Under-Pressure India Adopt Twenty20 Cricket

Author: 
Agence France Presse
Publication Date: 
Tue, 2006-07-18 03:00

NEW DELHI, 18 July 2006 — India has bowed to pressure from the international cricket community and agreed to play the popular Twenty20 version of the game after initially scoffing at it.

Indian cricket chiefs said yesterday they would introduce the shortened slam-bang format at the domestic level and take part in the inaugural Twenty20 world championships in South Africa in September next year.

“Yes, we were reluctant at first to adopt this version because we thought it would undermine the 50 overs-a-side game,” Indian cricket board secretary Niranjan Shah told AFP, referring to the traditional one-day game.

“But we were left with no choice after being out-voted 10-1 at the International Cricket Council (ICC) meetings.

“The new format will take time to get used to, but we don’t want to be reluctant participants at the world championships. We must play it at the domestic level first.”

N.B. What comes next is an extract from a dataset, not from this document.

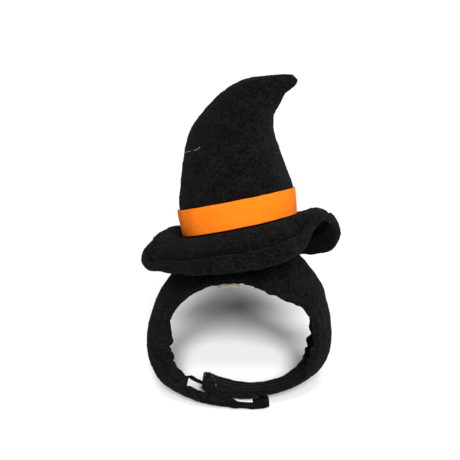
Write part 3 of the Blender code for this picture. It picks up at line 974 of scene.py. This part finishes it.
makeTape("hook_tape_cloth", tapes["hook"], -1, "whiteTape", "left_tail", "hook_tape")
makeTape("loop_tape_cloth", tapes["loop"], 1, "blackTape", "right_tail", "loop_tape")
makeHooks()
hookStitches = stitchRun("hook_tape_stitches", tapePath(tapes["hook"], -1, 0.55), "left_tail", "whiteTape",
                         length=2.0, gap=0.5, radius=0.2)
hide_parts("hook_tape_stitching")
loopStitches = stitchRun("loop_tape_stitches", tapePath(tapes["loop"], 1, 0.55), "right_tail", "blackThreadAndGrooveShade",
                         length=2.0, gap=0.5, radius=0.2)
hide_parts("loop_tape_stitching")

print("stage: label, tacks and lint")


def makeLabel():
    # folded flat on the inner face, its free edge just showing below the front edge
    def place(u, v):
        position = 12.95 + 1.3 * u
        across = -0.985 + 0.25 * v
        under = 0.7 + 1.7 * (1 - v) ** 2 + 0.3 * math.sin(9 * u) * (1 - v)
        return bandPlace(position, across, -faceHeight(position, across) - under)

    bm = wrapGrid(24, 14, place, closeAround=False)
    bmesh.ops.recalc_face_normals(bm, faces=bm.faces)
    bmesh.ops.solidify(bm, geom=bm.faces[:], thickness=0.7 * mm)
    piece = finishPiece(bm, "blank_label_cloth", "blankLabel")
    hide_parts("blank_label")
    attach(piece, "hat")


makeLabel()

lint = {
    "crownHairs": (((3.3, 198), (3.36, 208), (3.4, 218)), ((3.44, 222), (3.5, 228), (3.66, 233))),
    "tailThread": ((29.9, 0.46), (29.77, 0.36), (29.55, 0.3), (29.42, 0.42), (29.28, 0.5), (29.22, 0.62)),
    "radius": 0.13,
}


def bendThrough(points, steps=8):
    rows = [tuple(point) for point in points]
    count = (len(rows) - 1) * steps
    return [Vector(readRows(rows, k / steps)) for k in range(count + 1)]


for number, hair in enumerate(lint["crownHairs"]):
    points = [(hatMatrix @ (crownPlace(a, b, 0.7 + 0.3 * k) * mm)) / mm for k, (a, b) in enumerate(hair)]
    stitchRun("lint_hair_%d" % (number + 1), bendThrough(points), "hat", "paleLint",
              0.6, -0.06, lint["radius"])
points = [bandSurface(a, b) / mm + Vector((0, 0, 0.35)) for a, b in lint["tailThread"]]
stitchRun("loose_thread", bendThrough(points), "right_tail", "paleLint", 0.6, -0.06, lint["radius"])

for name in ("hat_tack_left", "hat_tack_right"):
    node = bpy.data.objects.get(name)
    if node:
        node.data.materials.clear()
        node.data.materials.append(cloths["blackThreadAndGrooveShade"])

low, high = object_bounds()
addLamps(makeFloor(low[2] - 0.0004))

A domestic Twenty20 tournament will be played in May next year after the traditional 50 overs-a-side World Cup ends in the Caribbean in April. India will also ask for a Twenty20 international to be included in the itinerary when it tours South Africa later this year, Shah said. Indian captain Rahul Dravid, who played a charity Twenty20 game in England earlier this month, said it needed to be introduced at the domestic level in India.

“We don’t have a domestic competition and I think it (Twenty20) has a place in domestic cricket,” Dravid had said after the match in London. The Twenty20 format gives each side 20 overs and ends in three hours, unlike the day-long 50-overs-a-side format.

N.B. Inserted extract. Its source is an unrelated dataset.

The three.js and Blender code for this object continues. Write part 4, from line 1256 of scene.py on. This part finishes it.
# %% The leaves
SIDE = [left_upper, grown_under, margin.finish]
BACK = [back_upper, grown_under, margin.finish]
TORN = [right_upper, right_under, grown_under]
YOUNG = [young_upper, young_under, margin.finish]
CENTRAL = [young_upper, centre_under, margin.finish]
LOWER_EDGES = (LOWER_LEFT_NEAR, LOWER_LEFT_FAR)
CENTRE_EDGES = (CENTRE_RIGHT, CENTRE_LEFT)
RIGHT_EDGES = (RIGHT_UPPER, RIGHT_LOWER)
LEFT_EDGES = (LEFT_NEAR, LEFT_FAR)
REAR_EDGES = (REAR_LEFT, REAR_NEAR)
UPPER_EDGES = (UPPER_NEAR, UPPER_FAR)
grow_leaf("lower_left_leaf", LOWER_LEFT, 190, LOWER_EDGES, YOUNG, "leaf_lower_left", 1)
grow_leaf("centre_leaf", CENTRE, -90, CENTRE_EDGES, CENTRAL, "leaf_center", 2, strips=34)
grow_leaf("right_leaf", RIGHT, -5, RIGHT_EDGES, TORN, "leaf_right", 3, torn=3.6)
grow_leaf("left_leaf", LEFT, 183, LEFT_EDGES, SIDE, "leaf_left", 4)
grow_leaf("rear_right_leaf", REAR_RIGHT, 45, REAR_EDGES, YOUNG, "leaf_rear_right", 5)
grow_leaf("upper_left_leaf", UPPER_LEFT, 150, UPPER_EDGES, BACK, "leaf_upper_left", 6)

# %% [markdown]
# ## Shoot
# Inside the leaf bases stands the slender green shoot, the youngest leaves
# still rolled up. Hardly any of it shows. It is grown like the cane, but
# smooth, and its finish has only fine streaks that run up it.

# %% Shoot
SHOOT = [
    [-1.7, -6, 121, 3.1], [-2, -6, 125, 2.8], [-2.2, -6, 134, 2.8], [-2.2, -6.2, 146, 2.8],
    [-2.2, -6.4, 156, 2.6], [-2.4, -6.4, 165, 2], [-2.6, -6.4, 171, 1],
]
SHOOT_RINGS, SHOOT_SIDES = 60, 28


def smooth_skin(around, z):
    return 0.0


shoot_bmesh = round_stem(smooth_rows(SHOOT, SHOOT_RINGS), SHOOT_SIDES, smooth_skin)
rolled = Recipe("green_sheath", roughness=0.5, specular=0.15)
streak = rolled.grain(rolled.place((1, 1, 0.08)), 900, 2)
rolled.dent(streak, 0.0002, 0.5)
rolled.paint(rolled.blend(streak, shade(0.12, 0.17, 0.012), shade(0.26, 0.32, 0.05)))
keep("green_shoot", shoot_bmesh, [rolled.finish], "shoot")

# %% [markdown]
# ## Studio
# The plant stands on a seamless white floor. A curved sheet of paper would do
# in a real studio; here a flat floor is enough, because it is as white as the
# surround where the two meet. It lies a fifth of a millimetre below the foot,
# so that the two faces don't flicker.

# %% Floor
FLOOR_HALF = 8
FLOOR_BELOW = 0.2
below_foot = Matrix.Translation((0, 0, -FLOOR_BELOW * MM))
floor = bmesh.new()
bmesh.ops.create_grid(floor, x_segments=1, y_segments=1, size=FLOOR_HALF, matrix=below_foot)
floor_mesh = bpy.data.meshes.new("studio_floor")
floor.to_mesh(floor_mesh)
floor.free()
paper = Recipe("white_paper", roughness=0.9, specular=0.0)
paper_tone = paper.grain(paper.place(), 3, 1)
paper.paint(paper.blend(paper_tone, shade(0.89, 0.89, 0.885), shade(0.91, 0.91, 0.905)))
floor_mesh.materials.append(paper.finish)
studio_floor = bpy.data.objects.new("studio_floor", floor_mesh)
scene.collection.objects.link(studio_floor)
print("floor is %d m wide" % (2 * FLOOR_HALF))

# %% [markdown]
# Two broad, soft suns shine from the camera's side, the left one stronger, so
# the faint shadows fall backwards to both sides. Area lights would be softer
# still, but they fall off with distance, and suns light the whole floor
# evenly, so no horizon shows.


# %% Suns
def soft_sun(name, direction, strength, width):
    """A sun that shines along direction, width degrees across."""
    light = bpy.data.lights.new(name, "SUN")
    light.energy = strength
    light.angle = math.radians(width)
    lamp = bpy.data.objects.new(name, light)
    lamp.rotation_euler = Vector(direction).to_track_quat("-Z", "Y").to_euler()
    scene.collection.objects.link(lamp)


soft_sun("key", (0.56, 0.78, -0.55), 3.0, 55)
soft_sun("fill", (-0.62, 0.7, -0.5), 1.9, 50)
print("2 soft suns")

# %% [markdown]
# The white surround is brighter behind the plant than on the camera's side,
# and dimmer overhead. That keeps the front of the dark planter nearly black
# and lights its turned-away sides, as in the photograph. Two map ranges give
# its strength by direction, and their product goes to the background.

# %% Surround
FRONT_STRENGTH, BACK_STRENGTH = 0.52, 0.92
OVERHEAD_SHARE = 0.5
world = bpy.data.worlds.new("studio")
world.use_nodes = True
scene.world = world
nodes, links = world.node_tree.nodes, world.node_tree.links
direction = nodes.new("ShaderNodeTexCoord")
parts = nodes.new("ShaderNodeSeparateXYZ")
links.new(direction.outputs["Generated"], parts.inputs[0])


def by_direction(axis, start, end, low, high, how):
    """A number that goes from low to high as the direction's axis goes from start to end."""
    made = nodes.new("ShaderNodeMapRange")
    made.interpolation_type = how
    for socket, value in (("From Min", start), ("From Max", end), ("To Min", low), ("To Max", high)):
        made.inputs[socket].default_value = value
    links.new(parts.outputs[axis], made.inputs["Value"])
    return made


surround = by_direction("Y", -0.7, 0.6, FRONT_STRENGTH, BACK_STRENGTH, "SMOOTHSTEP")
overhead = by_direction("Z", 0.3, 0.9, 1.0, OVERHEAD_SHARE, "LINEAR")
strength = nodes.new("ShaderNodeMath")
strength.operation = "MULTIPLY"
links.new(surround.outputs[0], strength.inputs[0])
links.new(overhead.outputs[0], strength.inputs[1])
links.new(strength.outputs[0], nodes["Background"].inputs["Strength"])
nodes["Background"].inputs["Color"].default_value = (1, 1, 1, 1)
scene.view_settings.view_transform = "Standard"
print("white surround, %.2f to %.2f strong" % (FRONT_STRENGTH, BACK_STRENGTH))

Twenty20 matches, usually played after office hours, offer a feast of runs and have become highly popular in Australia, England, New Zealand and South Africa.

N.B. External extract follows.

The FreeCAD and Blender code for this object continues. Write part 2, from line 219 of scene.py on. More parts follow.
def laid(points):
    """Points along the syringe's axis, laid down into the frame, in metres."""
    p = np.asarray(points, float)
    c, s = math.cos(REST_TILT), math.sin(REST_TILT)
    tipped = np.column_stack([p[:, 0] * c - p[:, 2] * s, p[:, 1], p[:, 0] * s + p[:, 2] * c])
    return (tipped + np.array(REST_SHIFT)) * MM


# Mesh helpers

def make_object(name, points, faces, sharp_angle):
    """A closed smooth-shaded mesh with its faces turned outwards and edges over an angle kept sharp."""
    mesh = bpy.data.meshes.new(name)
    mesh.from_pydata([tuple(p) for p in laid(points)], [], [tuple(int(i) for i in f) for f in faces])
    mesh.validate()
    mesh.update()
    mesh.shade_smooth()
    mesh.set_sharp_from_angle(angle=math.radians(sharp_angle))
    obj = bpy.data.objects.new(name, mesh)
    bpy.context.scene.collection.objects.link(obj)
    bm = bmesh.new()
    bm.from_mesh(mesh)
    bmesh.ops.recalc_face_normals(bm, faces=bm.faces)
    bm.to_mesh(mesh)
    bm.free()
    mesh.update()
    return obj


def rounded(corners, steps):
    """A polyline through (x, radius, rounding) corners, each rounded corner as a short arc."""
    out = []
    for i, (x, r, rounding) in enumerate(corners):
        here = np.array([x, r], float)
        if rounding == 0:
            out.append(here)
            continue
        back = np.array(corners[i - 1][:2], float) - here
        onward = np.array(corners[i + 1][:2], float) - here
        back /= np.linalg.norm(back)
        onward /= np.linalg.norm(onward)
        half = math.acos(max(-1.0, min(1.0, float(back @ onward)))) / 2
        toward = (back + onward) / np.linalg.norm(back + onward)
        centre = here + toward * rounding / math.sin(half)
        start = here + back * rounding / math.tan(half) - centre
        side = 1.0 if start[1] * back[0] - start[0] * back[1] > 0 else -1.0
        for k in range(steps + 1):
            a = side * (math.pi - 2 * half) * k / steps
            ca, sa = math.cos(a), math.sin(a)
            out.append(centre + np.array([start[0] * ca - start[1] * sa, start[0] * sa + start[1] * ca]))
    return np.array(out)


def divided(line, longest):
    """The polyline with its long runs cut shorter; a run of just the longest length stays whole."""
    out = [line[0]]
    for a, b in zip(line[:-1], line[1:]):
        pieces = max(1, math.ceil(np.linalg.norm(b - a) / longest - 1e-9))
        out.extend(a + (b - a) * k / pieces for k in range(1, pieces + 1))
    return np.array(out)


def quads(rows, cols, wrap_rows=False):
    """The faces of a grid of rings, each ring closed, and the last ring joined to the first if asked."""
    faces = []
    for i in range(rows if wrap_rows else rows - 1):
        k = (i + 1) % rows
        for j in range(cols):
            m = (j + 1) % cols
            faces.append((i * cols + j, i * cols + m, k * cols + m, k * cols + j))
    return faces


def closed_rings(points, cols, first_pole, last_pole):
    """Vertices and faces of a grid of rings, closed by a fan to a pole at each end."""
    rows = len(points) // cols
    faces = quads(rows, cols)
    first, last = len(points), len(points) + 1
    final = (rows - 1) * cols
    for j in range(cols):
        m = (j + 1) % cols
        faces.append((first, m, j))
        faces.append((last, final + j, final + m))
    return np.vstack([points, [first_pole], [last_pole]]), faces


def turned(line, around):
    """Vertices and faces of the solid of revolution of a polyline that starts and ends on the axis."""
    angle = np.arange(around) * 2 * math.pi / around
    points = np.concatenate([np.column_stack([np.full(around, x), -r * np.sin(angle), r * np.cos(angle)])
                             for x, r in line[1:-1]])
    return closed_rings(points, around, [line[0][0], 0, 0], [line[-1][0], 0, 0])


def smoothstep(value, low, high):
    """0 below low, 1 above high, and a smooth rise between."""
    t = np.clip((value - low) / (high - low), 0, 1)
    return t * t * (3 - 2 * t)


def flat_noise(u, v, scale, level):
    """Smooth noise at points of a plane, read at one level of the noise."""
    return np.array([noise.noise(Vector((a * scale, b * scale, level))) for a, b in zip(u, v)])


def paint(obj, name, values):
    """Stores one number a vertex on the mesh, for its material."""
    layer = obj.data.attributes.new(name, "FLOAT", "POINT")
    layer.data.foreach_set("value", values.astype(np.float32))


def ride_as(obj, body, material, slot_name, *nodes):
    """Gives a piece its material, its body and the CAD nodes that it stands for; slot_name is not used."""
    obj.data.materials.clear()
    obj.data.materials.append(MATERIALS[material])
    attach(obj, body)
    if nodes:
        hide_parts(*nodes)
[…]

The Twenty20 format will increase cricketers’ workloads in an already overcrowded calendar of Test and one-day matches, but many regard it as the game of the future.

Newly elected ICC President Percy Sonn of South Africa welcomed India’s decision to embrace the new format. “The BCCI’s decision is excellent news for cricket as it ensures the inaugural Twenty20 world championship will involve all ICC full members,” said Sonn in a statement. “That means the winning team can truly call itself the best in the world in this exciting new form of the game. “Twenty20 cricket has been a huge success wherever it has been played and this short and sharp event of just nine playing days will provide a global focus for the new format.

“We congratulate the BCCI on joining the other full members in embracing the format and look forward to a world-class tournament in South Africa that will capture the cricketing publics imagination,” said Sonn.